**TASK BRIEF:** Repeat every line below exactly, word for word.

**DATA:**
==*==

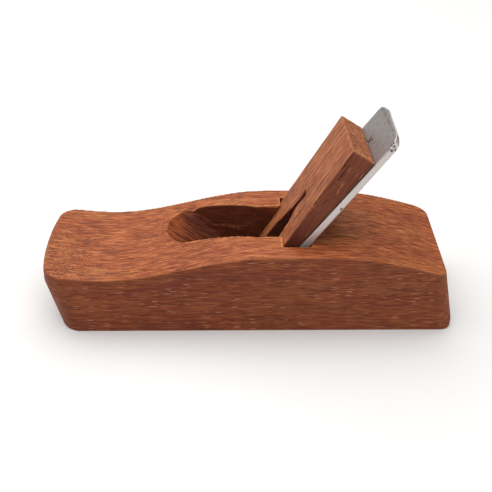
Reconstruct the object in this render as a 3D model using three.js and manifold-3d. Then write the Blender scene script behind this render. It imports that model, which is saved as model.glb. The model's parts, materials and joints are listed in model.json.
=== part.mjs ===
// A small wooden hand plane: a hardwood stock, a single cutting iron and the wedge that holds it.
// Millimetres. +X runs from toe to heel, +Y to the left of someone pushing it, +Z up.
// The origin is under the middle of the stock, on the sole.
import * as THREE from 'three';
import { mergeVertices } from 'three/addons/utils/BufferGeometryUtils.js';
import Module from 'manifold-3d';

const wasm = await Module();
wasm.setup();

// ---------- driving dimensions ----------

// Stock: outside.
const STOCK_LENGTH = 206;
const STOCK_WIDTH = 64;
const TOE_RAKE = 13.5;          // degrees: the lower part of the toe is undercut
const HEEL_RAKE = 11.5;         // degrees: the heel leans the same way, out at the foot
const TOE_BOW = 2.8;            // how far the middle of the toe stands proud of its sides
const TOE_CORNER = 8.5;         // size of the rounding in plan
const TOE_UPRIGHT = 8;          // above the undercut the toe stands nearly upright for this height
const TOE_FACETS = [[1, 0.05], [0.2, 0.6]];   // faces of the upright part: share of its height, and slope
const HEEL_CORNER = 6.5;        // radius in plan

// Stock: profile of the top, as heights above the sole and stations along it.
const TOE_HEIGHT = 34.8;
const DIP_HEIGHT = 31.2;
const CREST_HEIGHT = 44;
const HEEL_HEIGHT = 32.7;
const DIP_FROM_TOE = 32;        // lowest point of the hollow behind the toe
const CREST_FRONT = 8;          // where the rise from the hollow ends
const CREST_BACK = 41;          // where the fall to the heel begins
const TOE_SLOPE = 0.2;          // slope of the top at the very toe
const HEEL_SLOPE = 0.3;         // slope of the top at the heel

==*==

**TASK RESPONSE:**
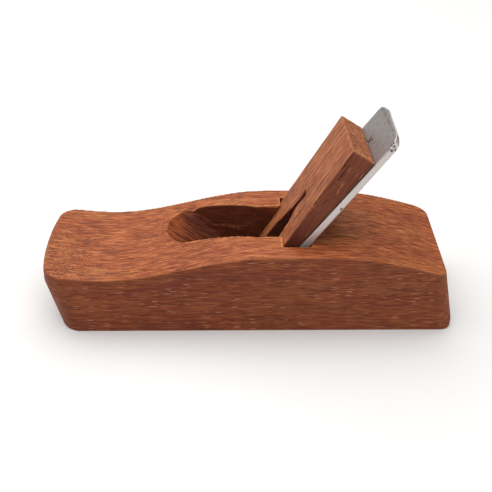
Reconstruct the object in this render as a 3D model using three.js and manifold-3d. Then write the Blender scene script behind this render. It imports that model, which is saved as model.glb. The model's parts, materials and joints are listed in model.json.
=== part.mjs ===
// A small wooden hand plane: a hardwood stock, a single cutting iron and the wedge that holds it.
// Millimetres. +X runs from toe to heel, +Y to the left of someone pushing it, +Z up.
// The origin is under the middle of the stock, on the sole.
import * as THREE from 'three';
import { mergeVertices } from 'three/addons/utils/BufferGeometryUtils.js';
import Module from 'manifold-3d';

const wasm = await Module();
wasm.setup();

// ---------- driving dimensions ----------

// Stock: outside.
const STOCK_LENGTH = 206;
const STOCK_WIDTH = 64;
const TOE_RAKE = 13.5;          // degrees: the lower part of the toe is undercut
const HEEL_RAKE = 11.5;         // degrees: the heel leans the same way, out at the foot
const TOE_BOW = 2.8;            // how far the middle of the toe stands proud of its sides
const TOE_CORNER = 8.5;         // size of the rounding in plan
const TOE_UPRIGHT = 8;          // above the undercut the toe stands nearly upright for this height
const TOE_FACETS = [[1, 0.05], [0.2, 0.6]];   // faces of the upright part: share of its height, and slope
const HEEL_CORNER = 6.5;        // radius in plan

// Stock: profile of the top, as heights above the sole and stations along it.
const TOE_HEIGHT = 34.8;
const DIP_HEIGHT = 31.2;
const CREST_HEIGHT = 44;
const HEEL_HEIGHT = 32.7;
const DIP_FROM_TOE = 32;        // lowest point of the hollow behind the toe
const CREST_FRONT = 8;          // where the rise from the hollow ends
const CREST_BACK = 41;          // where the fall to the heel begins
const TOE_SLOPE = 0.2;          // slope of the top at the very toe
const HEEL_SLOPE = 0.3;         // slope of the top at the heel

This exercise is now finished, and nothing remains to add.